On a slightly different tack, if an architect and an educationalist were to meet for coffee, what should they talk about?

When you say an educationalist , take, for example, your word domestic … my daughter, because she did it more than others, spent quite a lot of time lying on the sofa with a laptop, maybe the television would be on in the same room, but ending up doing quite well in her ‘A’ levels.  Now when she was lying on the sofa with her laptop she was, in fact, doing her homework.  Maybe slightly half-heartedly, but nonetheless, getting it done.  So that understanding that learning takes place in different ways for different pupils is where I would like to start a conversation with educationalists.  Whether they are teachers in a secondary school or educationalists per se, and then to build a conversation around that, rather than to start with the existing structures of school and try to break them down, you know, try to remodel them because that can be too .. too … to get headteachers or school teachers to disassemble everything can be very difficult and not necessarily wise, although we have managed it on some occasions.  I suppose our shame, or our … er ..frustration, is not necessarily managing to put it back together again for a proposal for a school.  But the conversation for me is most interesting when it starts strategically like that as opposed to  trying to make a catalogue of a great window or a great floor space.

I can see that in your work.  If you had the ability to change just one thing about schools, to transform them magically, what would you do?   

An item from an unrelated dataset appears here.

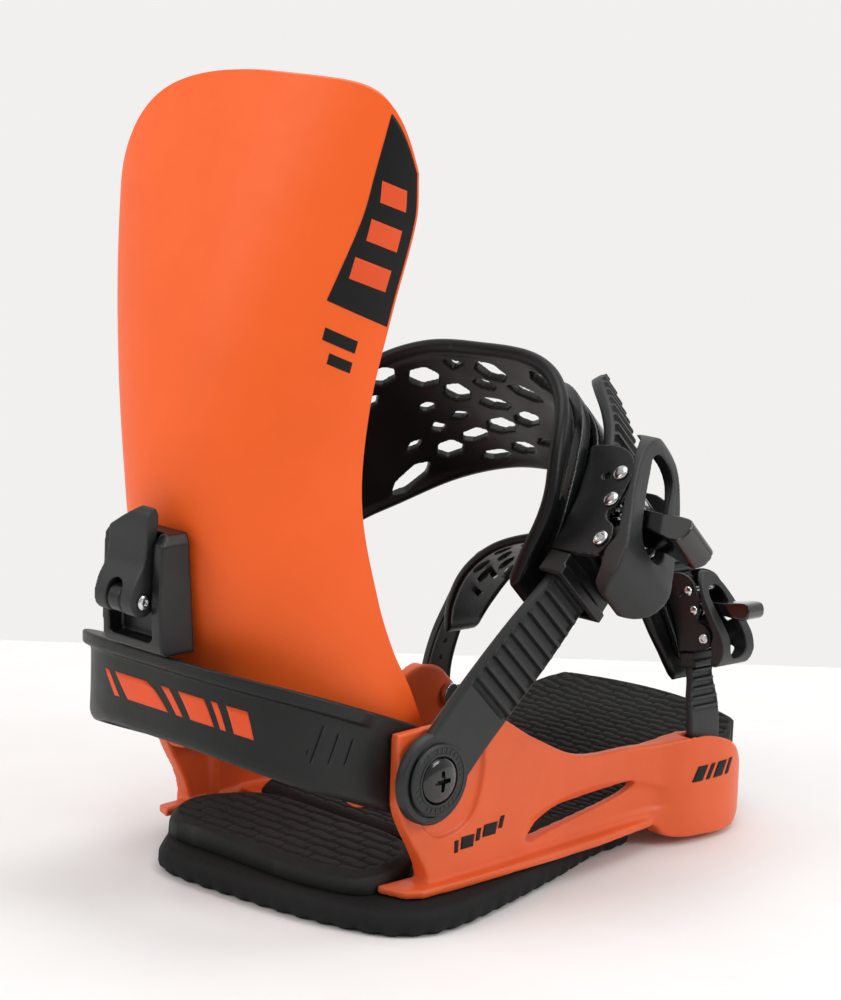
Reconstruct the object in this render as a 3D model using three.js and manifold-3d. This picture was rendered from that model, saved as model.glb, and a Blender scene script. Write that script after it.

I think that evolution comes through deviation, not necessarily the survival of the fittest.  So I think that successful deviation should be allowed … encouraged to happen.  The problem with schools is that the central government sees the school estate as one thing and is constantly trying to keep up with the school estate and trying to manage it as one thing.  I think it would be much better if a school estate was locally allowed to deviate and for each locality to see the advantage of deviation in its neighbours.  So at the moment there is no capacity or, in fact, desire for any kind of deviation.  So I think this conversation in the cafe between the architect and the educationalist is verboten.  Well, they can have as many conversations as they like, which cannot be allowed to turn into innovation, which is unlike many other periods in history.  I thought when we were doing BSF, that was constrained, but I see now that it was another heyday in its own way, like after the war.

So you think they’ve been actively stopped .. these conversations?

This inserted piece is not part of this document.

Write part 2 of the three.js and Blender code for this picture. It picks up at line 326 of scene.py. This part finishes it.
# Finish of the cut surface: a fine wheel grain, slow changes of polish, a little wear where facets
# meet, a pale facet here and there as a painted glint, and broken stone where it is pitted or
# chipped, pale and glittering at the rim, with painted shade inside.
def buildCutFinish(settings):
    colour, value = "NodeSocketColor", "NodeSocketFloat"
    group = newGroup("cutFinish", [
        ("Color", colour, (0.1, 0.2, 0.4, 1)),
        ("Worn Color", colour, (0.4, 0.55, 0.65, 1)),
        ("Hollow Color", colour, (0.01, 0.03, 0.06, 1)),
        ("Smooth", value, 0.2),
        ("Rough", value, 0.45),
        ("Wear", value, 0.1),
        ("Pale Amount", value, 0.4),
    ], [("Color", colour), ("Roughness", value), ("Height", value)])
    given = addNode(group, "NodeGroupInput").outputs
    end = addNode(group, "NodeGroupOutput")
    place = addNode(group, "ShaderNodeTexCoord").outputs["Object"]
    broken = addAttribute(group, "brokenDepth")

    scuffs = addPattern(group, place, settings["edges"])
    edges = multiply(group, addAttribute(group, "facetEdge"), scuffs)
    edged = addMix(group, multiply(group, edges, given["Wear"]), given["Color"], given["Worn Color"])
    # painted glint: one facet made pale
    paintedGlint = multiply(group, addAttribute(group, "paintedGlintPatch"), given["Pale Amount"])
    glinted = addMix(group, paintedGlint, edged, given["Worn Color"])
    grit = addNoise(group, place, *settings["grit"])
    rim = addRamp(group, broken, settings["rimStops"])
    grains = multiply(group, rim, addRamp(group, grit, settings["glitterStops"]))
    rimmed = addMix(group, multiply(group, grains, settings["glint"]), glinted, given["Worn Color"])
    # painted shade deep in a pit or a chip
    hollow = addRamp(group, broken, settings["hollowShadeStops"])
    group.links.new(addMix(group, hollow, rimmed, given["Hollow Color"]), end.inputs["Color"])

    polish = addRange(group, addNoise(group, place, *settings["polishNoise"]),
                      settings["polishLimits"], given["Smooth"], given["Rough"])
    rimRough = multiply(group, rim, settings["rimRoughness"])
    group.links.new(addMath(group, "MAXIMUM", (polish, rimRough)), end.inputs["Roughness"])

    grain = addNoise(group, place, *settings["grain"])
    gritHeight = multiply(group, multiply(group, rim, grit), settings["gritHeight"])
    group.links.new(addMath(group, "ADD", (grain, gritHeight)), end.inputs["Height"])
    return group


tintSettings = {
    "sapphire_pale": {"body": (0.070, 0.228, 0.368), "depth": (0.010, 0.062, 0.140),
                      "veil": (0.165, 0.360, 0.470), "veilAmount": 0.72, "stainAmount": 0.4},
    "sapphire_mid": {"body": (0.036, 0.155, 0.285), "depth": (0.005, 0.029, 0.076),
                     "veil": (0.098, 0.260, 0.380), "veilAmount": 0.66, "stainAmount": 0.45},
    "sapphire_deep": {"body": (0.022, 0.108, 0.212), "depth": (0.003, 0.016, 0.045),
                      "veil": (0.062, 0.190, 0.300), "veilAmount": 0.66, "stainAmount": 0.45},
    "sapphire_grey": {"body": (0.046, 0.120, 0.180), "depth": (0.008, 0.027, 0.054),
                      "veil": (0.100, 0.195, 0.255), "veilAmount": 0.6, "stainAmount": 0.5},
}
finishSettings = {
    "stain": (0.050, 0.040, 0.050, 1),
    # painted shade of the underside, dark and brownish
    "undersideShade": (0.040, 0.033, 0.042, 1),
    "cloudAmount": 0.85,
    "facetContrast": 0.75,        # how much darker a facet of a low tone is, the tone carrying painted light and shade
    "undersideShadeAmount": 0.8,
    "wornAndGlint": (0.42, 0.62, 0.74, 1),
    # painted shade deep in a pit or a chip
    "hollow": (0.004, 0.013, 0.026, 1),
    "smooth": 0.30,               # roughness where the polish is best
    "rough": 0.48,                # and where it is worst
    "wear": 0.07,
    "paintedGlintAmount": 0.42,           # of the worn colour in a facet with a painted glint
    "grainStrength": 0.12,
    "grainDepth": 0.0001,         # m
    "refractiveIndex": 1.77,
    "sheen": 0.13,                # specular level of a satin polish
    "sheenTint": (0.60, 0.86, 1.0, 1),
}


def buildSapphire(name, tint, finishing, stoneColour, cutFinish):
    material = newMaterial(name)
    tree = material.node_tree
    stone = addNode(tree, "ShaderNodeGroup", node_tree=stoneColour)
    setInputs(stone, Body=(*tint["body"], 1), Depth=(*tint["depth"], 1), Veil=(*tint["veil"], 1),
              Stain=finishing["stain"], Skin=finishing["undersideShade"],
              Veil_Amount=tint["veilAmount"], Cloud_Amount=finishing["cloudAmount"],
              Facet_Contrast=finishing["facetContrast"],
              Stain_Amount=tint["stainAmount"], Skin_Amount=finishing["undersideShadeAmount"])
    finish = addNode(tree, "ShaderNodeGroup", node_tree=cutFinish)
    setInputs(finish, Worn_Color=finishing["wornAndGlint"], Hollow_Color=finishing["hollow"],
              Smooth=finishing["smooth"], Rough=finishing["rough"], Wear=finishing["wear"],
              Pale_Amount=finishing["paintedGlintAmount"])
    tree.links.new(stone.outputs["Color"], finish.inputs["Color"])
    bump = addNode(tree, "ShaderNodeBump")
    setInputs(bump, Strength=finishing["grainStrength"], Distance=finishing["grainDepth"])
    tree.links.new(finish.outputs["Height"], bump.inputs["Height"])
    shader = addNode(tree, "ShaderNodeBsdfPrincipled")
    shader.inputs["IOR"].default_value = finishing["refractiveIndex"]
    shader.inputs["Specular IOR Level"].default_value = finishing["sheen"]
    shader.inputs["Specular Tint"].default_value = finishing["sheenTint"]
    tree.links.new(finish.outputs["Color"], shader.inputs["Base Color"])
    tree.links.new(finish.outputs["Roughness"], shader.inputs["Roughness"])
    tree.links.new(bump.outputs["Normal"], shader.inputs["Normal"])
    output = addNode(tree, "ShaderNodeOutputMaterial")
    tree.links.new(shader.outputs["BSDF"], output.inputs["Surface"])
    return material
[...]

Yes.  I think without doubt.  The (previous) government and this next one is building lots of schools but they are prescribed using template designs.  One of the purposes of that was to stop architects spending lots of time and therefore money with local authorities, headteachers, school children, all the people who are going to use the schools because that was seen as expensive.  So I would go so far as to say that schools are seen as disruptive, or certainly the people in them, just like hospitals: if hospitals weren’t so full of patients they’d be easy to run, so much more efficient.

*A carrel or carol, according to Fowler’s Dictionary of Modern English Usage was the name given in medieval English monasteries to a small study in a cloister.  The word dropped out of use in the 16th century but was readopted in the 20th century to denote a private cubicle for reading in a library.

**UCL academy is a secondary school based in Swiss Cottage, Camden, London that is sponsored by University College, London.

This interview with Dominic Cullinan took place on 20th May 2015 at the SCABAL (Studio Cullinan & Buck Architects Limited) offices in Hatton Garden, London.